A covering index stores additional columns in the leaf pages without making them part of the search key. This enables index-only scans for queries that need those columns without the overhead of indexing them.

Covering indexessql
-- Without INCLUDE: must visit heap to get 'status' and 'total'
CREATE INDEX idx_orders_user ON orders(user_id);
SELECT user_id, status, total FROM orders WHERE user_id = 42;
-- Index scan + heap fetch for status and total

-- With INCLUDE: index-only scanno heap access needed
CREATE INDEX idx_orders_user_covering ON orders(user_id) INCLUDE (status, total);
SELECT user_id, status, total FROM orders WHERE user_id = 42;
-- Index-only scanall data in the index

-- INCLUDE columns are NOT usable for search predicates:
SELECT * FROM orders WHERE status = 'pending';  -- ❌ cannot use INCLUDE column for filtering

Unique Indexes

Unique indexessql
-- Basic unique index
CREATE UNIQUE INDEX idx_users_email ON users(email);

-- Multi-column unique (combination must be unique)
CREATE UNIQUE INDEX idx_subscriptions_user_plan ON subscriptions(user_id, plan_id);

-- Partial unique: unique only among non-deleted records
CREATE UNIQUE INDEX idx_users_email_active ON users(email)
  WHERE deleted_at IS NULL;
-- Allows multiple deleted users with same email, but only one active

Index Maintenance

Index maintenance operationssql
-- Build index without blocking writes (takes longer but no downtime)
CREATE INDEX CONCURRENTLY idx_orders_status ON orders(status);

-- Rebuild a bloated index without lock
REINDEX INDEX CONCURRENTLY idx_orders_status;

-- Check index bloat
SELECT
  schemaname, tablename, indexname,
  pg_size_pretty(pg_relation_size(indexrelid)) AS index_size
FROM pg_stat_user_indexes
ORDER BY pg_relation_size(indexrelid) DESC
LIMIT 10;
09

Interview Questions

Q:When would the planner choose a sequential scan over an index scan?
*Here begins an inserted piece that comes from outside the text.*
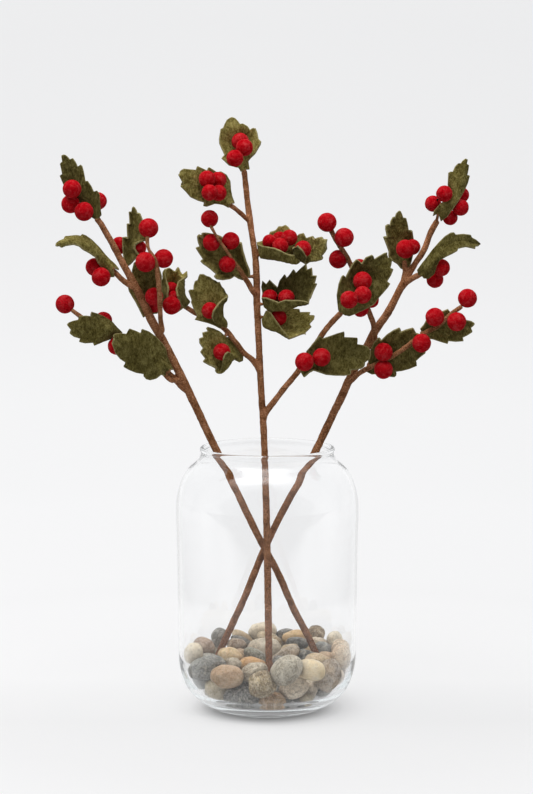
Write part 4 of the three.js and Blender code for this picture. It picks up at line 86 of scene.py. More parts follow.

A: When the query returns a large percentage of the table (typically > 5-10%). Sequential I/O is faster than random I/O — reading the entire table sequentially is cheaper than bouncing around the disk following index pointers. Also when the table is very small (fits in a few pages), or when there's no suitable index for the query predicate.
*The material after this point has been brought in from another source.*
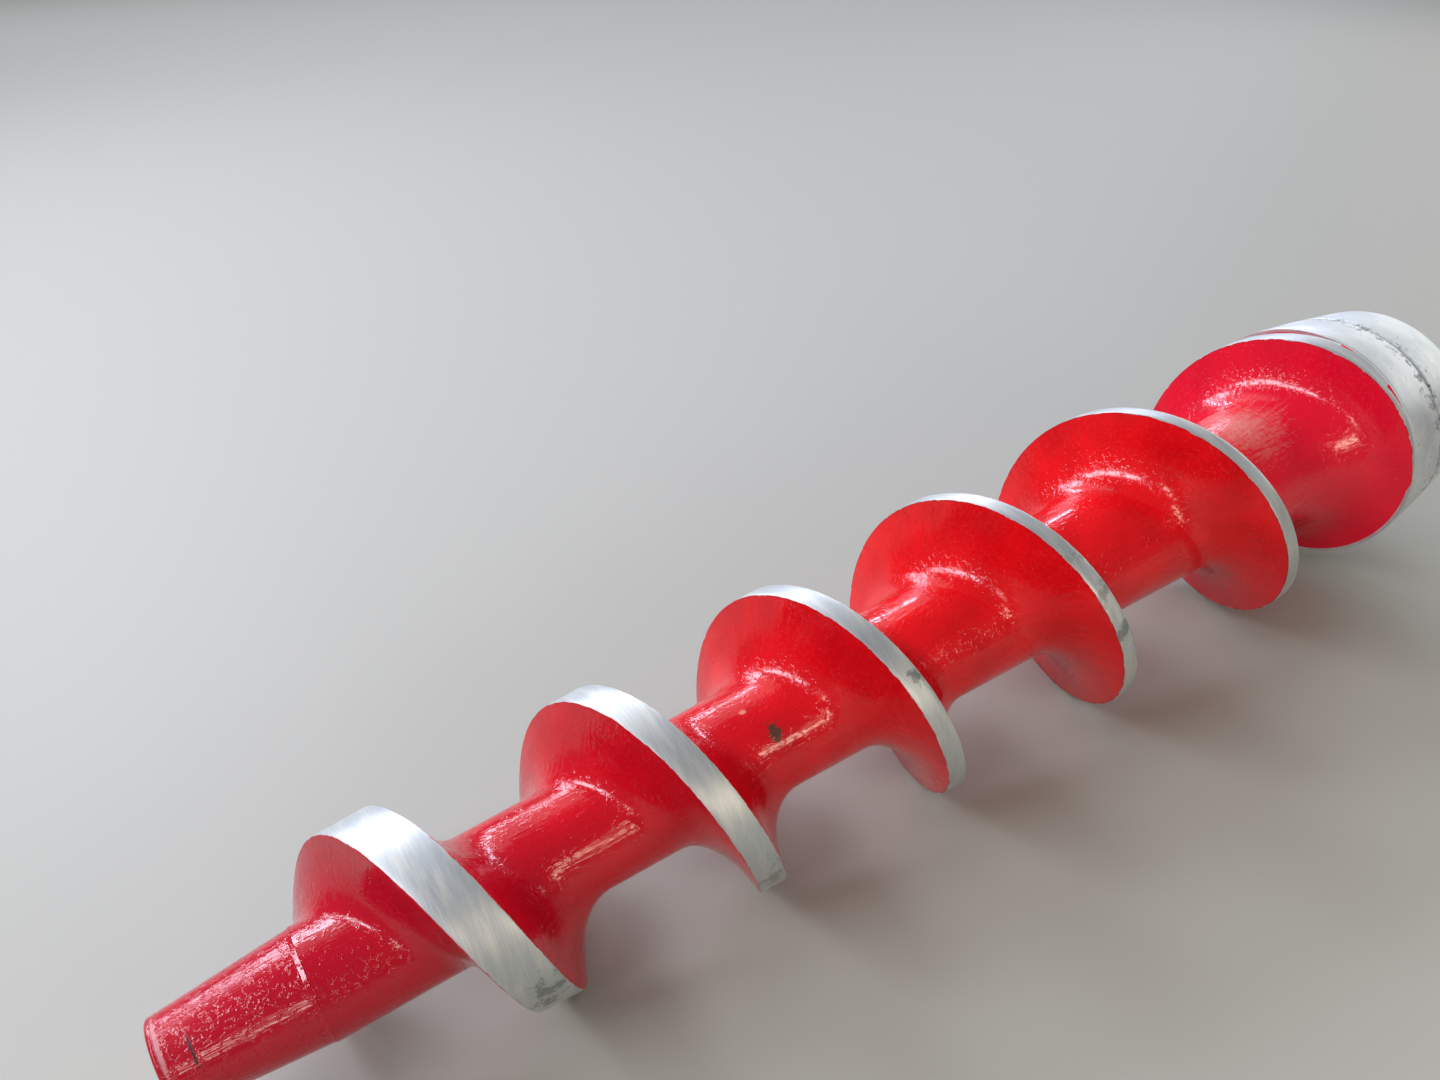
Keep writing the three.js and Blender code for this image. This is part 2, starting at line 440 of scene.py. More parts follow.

Q:What's the difference between GIN and GiST for full-text search?

A: GIN builds a complete inverted index — every word maps to every document. Lookups are fast (exact match), but writes are expensive (must update many entries). GiST uses a lossy tree structure — faster to update, but lookups may produce false positives that require rechecking. Use GIN for read-heavy FTS workloads, GiST when write performance matters more.

Q:How would you enable case-insensitive search with an index?
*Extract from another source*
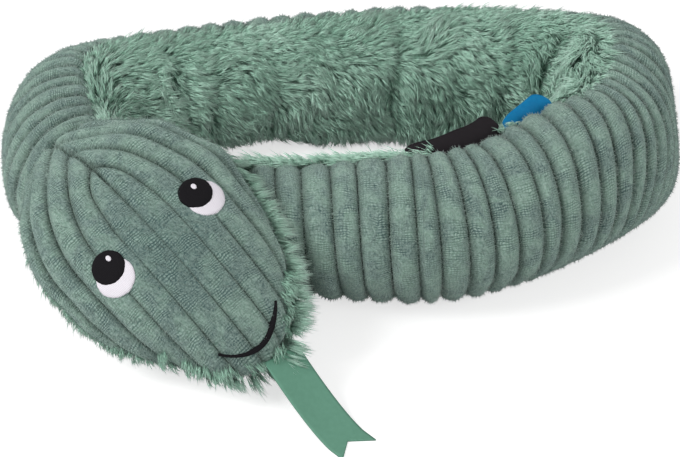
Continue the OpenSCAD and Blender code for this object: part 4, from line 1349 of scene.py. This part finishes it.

A: Create an expression index on lower(column): CREATE INDEX idx_email_lower ON users(lower(email)). Then query with the same expression: WHERE lower(email) = lower('User@Example.com'). The query MUST use the exact same expression as the index — WHERE email ILIKE '...' won't use a lower() index. Alternatively, use citext extension for a case-insensitive text type.

Q:What is a partial index and when would you use one?

A: A partial index only includes rows matching a WHERE clause. Use cases: (1) Index only 'pending' orders when 95% of queries filter on that status — smaller index, faster lookups. (2) Unique constraint only on non-deleted records: CREATE UNIQUE INDEX ON users(email) WHERE deleted_at IS NULL. (3) Index on a boolean column where you only query one value: WHERE is_active = true.

Q:Why is BRIN so small and when does it fail?

A: BRIN stores only min/max per block range (128 pages by default), not per row. A 100M row table might have a 100 KB BRIN index vs a 2 GB B-tree. It fails when data lacks physical correlation with the indexed column — if timestamps are randomly distributed across pages, every block range spans the full time range, and BRIN can't eliminate any blocks. Check pg_stats.correlation before using BRIN.

10

Common Mistakes

⚠️

Indexing every column

Creating an index on every column 'just in case' — thinking more indexes = faster queries.

Every index slows down writes (INSERT/UPDATE/DELETE must maintain all indexes). Only index columns that appear in WHERE, JOIN, and ORDER BY clauses of actual queries. Monitor pg_stat_user_indexes to find and remove unused indexes.

⚠️

Wrong column order in multi-column index

CREATE INDEX ON orders(status, user_id) when most queries filter on user_id alone.

Put the most selective and most frequently filtered column first. An index on (user_id, status) supports queries on user_id alone, but an index on (status, user_id) cannot help queries that only filter on user_id (leading column rule).

⚠️

Using LIKE '%term%' without pg_trgm

Expecting a B-tree index to help with LIKE '%substring%' queries.

B-tree only supports prefix matching (LIKE 'prefix%'). For substring search, install pg_trgm and create a GIN index: CREATE INDEX idx_name_trgm ON users USING GIN (name gin_trgm_ops). This enables indexed LIKE '%substring%' queries.

⚠️

Not using CREATE INDEX CONCURRENTLY

Running CREATE INDEX on a production table — blocks all writes until the index is built.

Always use CREATE INDEX CONCURRENTLY in production. It takes longer (two table scans) but doesn't block writes. The only downside: it can't run inside a transaction and may fail if there are concurrent schema changes.

⚠️

Ignoring index bloat

Never checking index sizes or rebuilding indexes after major data changes.

After bulk DELETEs or heavy UPDATE workloads, indexes accumulate dead entries. Monitor index sizes relative to table sizes. Use REINDEX CONCURRENTLY to rebuild bloated indexes without downtime.